In a downpour the firefighters jump from their rigs and hurry to a man lying on the cold concrete just inside the parking garage. A closer inspection of the scene shows the man is not injured, merely intoxicated and in need of a place to rest. After attempts to provide the man with some help, the firefighters reluctantly let him go on his way with backpack in tow. Later police would locate the man on the street and again offer a solution to his temporary homelessness.

Over the summer, it was not unusual to see people leaving the parking garage or coming up from the river bank with their blankets or bed rolls under their arms. If you walk or drive through the downtown and keep your eyes straight ahead, you probably have chosen not to see several homeless people squatting in the doorways of empty storefronts.

Granted, we are not Pittsburgh or Chicago, where people are living in cardboard shelters right out on the streets or in city parks, but we are not immune to homelessness. And there are entire families now seeking help at the Salvation Army, the Freeze Shelter and through other local agencies.

Some people prefer to live on the streets rather than behind closed in walls. Many of the homeless actually feel safer on the streets than in shelters and there’s no convincing them to come inside. They will take a meal at the soup kitchen or catch a nap at the 18th Street Center, but that’s as far as they will trust.

And while some homeless folks have serious issues including drugs, alcohol, post traumatic stress disorder, or other demons, we can only do so much to make them comfortable.

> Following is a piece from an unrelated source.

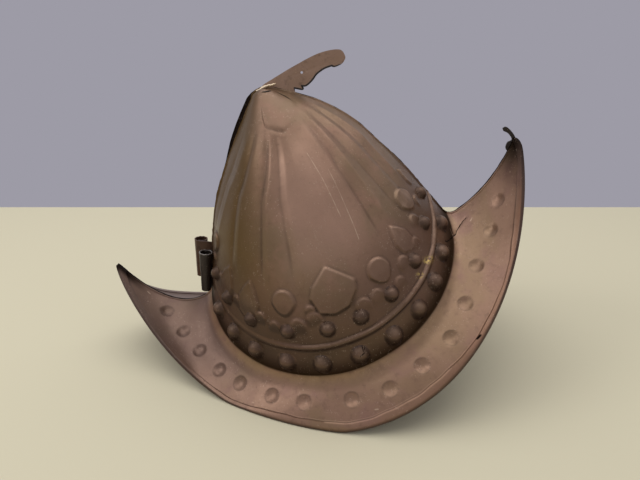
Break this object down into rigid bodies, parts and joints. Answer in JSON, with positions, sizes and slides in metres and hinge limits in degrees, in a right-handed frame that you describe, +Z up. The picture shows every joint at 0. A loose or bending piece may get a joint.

It’s not always easy. Just ask any first responder or law enforcement officer. They deal with these sad cases each and every day. It goes home with them and sometimes they help from their own pockets , like the cop in New York City who bought a man a pair of boots after seeing him barefoot in the cold.

Later the man turned up again without his boots saying he was hiding them so no one would steal them. As I said, you can only do so much. It’s when we give up completely that we all lose our footing.